His latest find was curcumin, a derivative of the spice turmeric that is a staple of traditional Ayurvedic medicine. More recently, curcumin has racked up some fascinating results in the lab, suggesting that it might work against a wide range of ailments, from diabetes to irritable bowel syndrome to some kinds of cancers, including colorectal cancer. There have been encouraging preliminary studies, particularly against inflammatory conditions; and in the lab dish at least, it also seems to zap cancer cells. But the evidence is far from conclusive, and there have been no large-scale randomized clinical trials in humans; the jury is still very much out.

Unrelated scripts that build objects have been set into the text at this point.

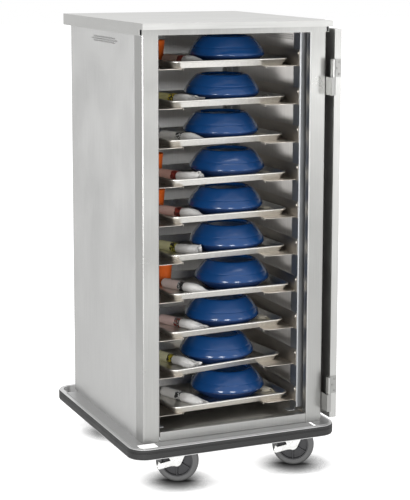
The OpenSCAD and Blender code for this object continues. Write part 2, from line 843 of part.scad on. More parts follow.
// Foot lever on the outer end of the axle: a tapered arm with a turned-out tread
module brake_pedal() {
  tip_drop = 22;
  y0 = -leg_out - FACE_GAP;
  color("gainsboro") difference() {
    union() {
      translate([trail, y0, wheel_r]) rotate([90, 0, 0]) linear_extrude(pedal_t) {
        circle(14);
        polygon([
          [2, 12], [-18, 4], [-pedal_l + 12, -tip_drop + 14], [-pedal_l + 4, -tip_drop + 20],
          [-pedal_l, -tip_drop + 2], [-pedal_l + 6, -tip_drop - 8], [-20, -16], [2, -13]
        ]);
      }
      translate([trail - pedal_l, y0 - pedal_t, wheel_r - tip_drop]) rotate([0, -8, 0])
        box([0, -16, 0], [26, 0.5, 3]);
    }
    translate([trail, 0, wheel_r]) rotate([90, 0, 0])
      cylinder(r = axle_r + RUNNING, h = 4 * leg_out, center = true);
  }
}

// ---- Trays and meal sets --------------------------------------------------------------

// Sheet tray: flat floor, flared sides and a rolled rim
module tray(level) {
  edge = tray_r - tray_flare;
  lip = tray_r - 2 * rim_r;
  color([0.9, 0.89, 0.87]) on_tray(level) {
    linear_extrude(tray_t)
      rounded_rect(tray_w / 2 - tray_flare, tray_d / 2 - tray_flare, tray_r - tray_flare);
    around(tray_w / 2, tray_d / 2, tray_r) union() {
      polygon([
        [edge - 1, 0], [edge, 0], [lip + tray_t, tray_h - rim_r], [lip + tray_t, tray_h],
        [lip, tray_h], [edge - 1, tray_t]
      ]);
      translate([tray_r - rim_r, tray_h - rim_r]) circle(rim_r, $fn = 24);
    }
  }
}

tray_y = front_y + tray_setback + tray_d / 2;

// Carries what is drawn about a tray's middle to where the tray stands
module on_tray(level) {
  i = level - 1;
  translate([tray_shift[i], tray_y + tray_in[i], ledge_z(level)]) rotate([0, 0, tray_turn[i]]) children();
}

// Insulated cover: a rounded belly above the seam, a sloping shoulder, and a ring round the sunk top
module meal_cover() {
  sunk = 7;
  groove_z = 0.6 * cover_top;
  slope = [
    [cover_r, cover_seat + FACE_GAP], [cover_r - 1.5, cover_seat + 6], [cover_r - 4, cover_seat + 12],
    [cover_r - 7.5, cover_seat + 18], [cover_r - 12, groove_z - 2], [cover_r - 15, groove_z],
    [cover_ring_r + 33, groove_z + 3], [cover_ring_r + 27, groove_z + 9], [cover_ring_r + 18, cover_top - 22],
    [cover_ring_r + 9, cover_top - 13], [cover_ring_r + 3, cover_top - 7], [cover_ring_r, cover_top - 2],
    [cover_ring_r - 2, cover_top]
  ];
  ceiling = cover_top - sunk - cover_wall;
  inner = [for (p = slope) if (p[1] < ceiling - 4) [p[0] - cover_wall, p[1]]];
  color([0.10, 0.25, 0.46]) rotate_extrude($fn = 96) polygon(concat(
    slope,
    [[cover_ring_r - 7, cover_top], [cover_ring_r - 12, cover_top - sunk], [0, cover_top - sunk]],
    [[0, ceiling], [cover_ring_r - 4, ceiling]],
    backwards(inner)
  ));
}

// Base the cover sits on: a flat foot and a sloping wall up to the seam
module meal_base() {
  foot_r = cover_r - 43;
  color([0.08, 0.18, 0.34]) rotate_extrude($fn = 96) polygon([
    [0, 0], [foot_r, 0], [foot_r + 6, 3], [cover_r - 4, cover_seat - 5], [cover_r - 1.5, cover_seat],
    [cover_r - cover_wall - 2, cover_seat], [foot_r, 8], [0, 8]
  ]);
}

// Flat pressed on the underside of a rolled napkin where it lies on the tray
roll_flat = 1;

// Keeps what lies above the roll's flat
module above_flat() {
  intersection() {
    children();
    translate([-2 * roll_r, roll_flat - roll_r]) square([4 * roll_r, 3 * roll_r]);
  }
}

// Napkin rolled round its cutlery: the section is the spiral of the cloth, stepped at its free edge
module napkin_roll(level) {
  turns = 32;
  lap = 1.6;
  free_edge = 205;
  section = [for (k = [0:turns - 1]) let (a = 360 * k / turns)
    (roll_r - lap * k / turns) * [cos(a + free_edge), sin(a + free_edge)]];
  color("wheat") translate([0, 0, roll_r - roll_flat]) rotate([90, 0, roll_turn[level - 1]])
    linear_extrude(roll_l, center = true) above_flat() polygon(section);
}

// Paper band round the roll, a little behind its middle
module napkin_band(level) {
  paper = 0.5;
  band_w = 26;
  behind = 12;
  color("firebrick") translate([0, 0, roll_r - roll_flat]) rotate([90, 0, roll_turn[level - 1]])
    translate([0, 0, -behind]) linear_extrude(band_w, center = true) difference() {
      above_flat() circle(roll_r + paper);
      circle(roll_r + RUNNING);
    }
}

module tumbler() {
  wall = 1.6;
  foot = cup_r - 8;
  color([0.93, 0.42, 0.20]) difference() {
    cylinder(r1 = foot, r2 = cup_r, h = cup_h);
    translate([0, 0, 3]) cylinder(r1 = foot - wall, r2 = cup_r - wall, h = cup_h);
  }
}

// Two sugar packets, the upper one laid askew
module packet() {
  half_w = 13;
  half_l = 18;
  thick = 6.5;
  color("beige") {
    box([-half_w, -half_l, 0], [half_w, half_l, thick]);
    translate([0, 1, thick]) rotate([0, 0, 13]) box([1 - half_w, 1 - half_l, 0], [half_w - 1, half_l - 1, thick]);
  }
}

// Cover and base, rolled napkin, and where the level has them a tumbler and packets
module meal(level) {
  i = level - 1;
  cup = search(level, cup_levels);
  on_tray(level) translate([0, 0, tray_t]) {
    translate([cover_x[i], cover_y[i], 0]) {
      meal_cover();
      meal_base();
    }
    translate([roll_x[i], roll_y[i], 0]) {
      napkin_roll(level);
      napkin_band(level);
    }
    if (len(cup) > 0) translate([cup_x[cup[0]], cup_y, 0]) tumbler();
    if (len(search(level, packet_levels)) > 0)
      translate([tray_w / 2 - tray_flare - 18, -52, 0]) packet();
  }
}

// ---- Nodes ---------------------------------------------------------------------------

top_cap();
header();
side_panel(LEFT);  // side_panel_left
side_panel(RIGHT);  // side_panel_right
corner_post(LEFT);  // corner_post_left
corner_post(RIGHT);  // corner_post_right
back_panel();
floor_pan();
sill();
base_frame();
deck_plates();
bumper_channel();
bumper_strip();
uprights();
ledges(LEFT);  // ledges_left
ledges(RIGHT);  // ledges_right
ledge_buttons();
hinge_frame_leaves();
caster_plates();
door_outer();
door_inner();
door_gasket();
door_pull();
door_magnets();
hinge_door_leaves();
hinge_screws();
fork_assembly(LEFT, FRONT);  // fork_front_left
fork_assembly(RIGHT, FRONT);  // fork_front_right
fork_assembly(LEFT, REAR);  // fork_rear_left
fork_assembly(RIGHT, REAR);  // fork_rear_right
at_caster(LEFT, FRONT) wheel_centre();  // wheel_front_left
at_caster(RIGHT, FRONT) wheel_centre();  // wheel_front_right
at_caster(LEFT, REAR) wheel_centre();  // wheel_rear_left
at_caster(RIGHT, REAR) wheel_centre();  // wheel_rear_right
at_caster(LEFT, FRONT) tyre();  // tyre_front_left
at_caster(RIGHT, FRONT) tyre();  // tyre_front_right
at_caster(LEFT, REAR) tyre();  // tyre_rear_left
at_caster(RIGHT, REAR) tyre();  // tyre_rear_right
at_caster(LEFT, FRONT) brake_pedal();  // brake_pedal_left
at_caster(RIGHT, FRONT) brake_pedal();  // brake_pedal_right
tray(1);  // tray_1
tray(2);  // tray_2
tray(3);  // tray_3
tray(4);  // tray_4
tray(5);  // tray_5
tray(6);  // tray_6
tray(7);  // tray_7
tray(8);  // tray_8
tray(9);  // tray_9
tray(10);  // tray_10
meal(1);  // meal_1
meal(2);  // meal_2
meal(3);  // meal_3
meal(4);  // meal_4
meal(5);  // meal_5
meal(6);  // meal_6
meal(7);  // meal_7
meal(8);  // meal_8
meal(9);  // meal_9
meal(10);  // meal_10
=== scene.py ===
"""Looks for an enclosed meal tray cart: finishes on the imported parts, laid meal sets, studio."""

import logging
import math
from dataclasses import dataclass, field
from enum import Enum

import bpy
from mathutils import Matrix, Vector, noise


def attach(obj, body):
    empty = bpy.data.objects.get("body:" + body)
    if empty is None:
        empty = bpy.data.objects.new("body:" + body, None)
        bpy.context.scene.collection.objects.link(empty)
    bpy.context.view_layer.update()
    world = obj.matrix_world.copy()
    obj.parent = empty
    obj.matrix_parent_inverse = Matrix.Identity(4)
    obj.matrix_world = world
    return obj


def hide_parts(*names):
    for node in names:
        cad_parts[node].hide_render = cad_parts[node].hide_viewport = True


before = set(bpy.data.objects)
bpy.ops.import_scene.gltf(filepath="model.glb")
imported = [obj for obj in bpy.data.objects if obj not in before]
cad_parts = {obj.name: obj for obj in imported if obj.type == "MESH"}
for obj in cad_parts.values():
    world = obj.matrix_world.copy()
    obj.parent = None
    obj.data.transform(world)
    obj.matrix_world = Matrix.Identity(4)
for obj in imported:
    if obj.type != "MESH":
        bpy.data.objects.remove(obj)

LOG = logging.getLogger("meal_cart")
MM = 0.001
SENSOR_MM = 36.0

RGBA = tuple[float, float, float, float]
Point = tuple[float, float, float]

# Blender's noise seldom leaves this range
NOISE_LOW, NOISE_HIGH = 0.3, 0.7


# ---- Small helpers ---------------------------------------------------------------------


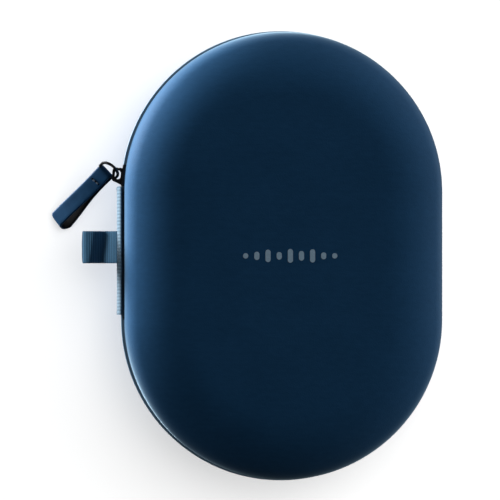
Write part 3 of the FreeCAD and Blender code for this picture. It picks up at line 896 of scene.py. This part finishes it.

Nevertheless, better safe than sorry: Dad takes eight grams of it each day, or about half a tablespoonful, which seems like a lot.
He certainly seemed healthier than the last time I’d seen him; his skin sort of glowed, although the only discernible effect of all the curcumin was that it turned certain bodily functions bright yellow. (I was sorry I asked.) Was it also beating down any incipient cancer genes that might be lurking in his cells? Who knew. Still, who could blame him for fearing decrepitude, disease, and a long-suffering death? If his somewhat odd new habits help stave off the dreaded “just shoot me” day, then it will be well worth it. Certainly, they can’t hurt, although Jay Olshansky would point out that he also benefits from the two most powerful anti-aging drugs known to man: money and education.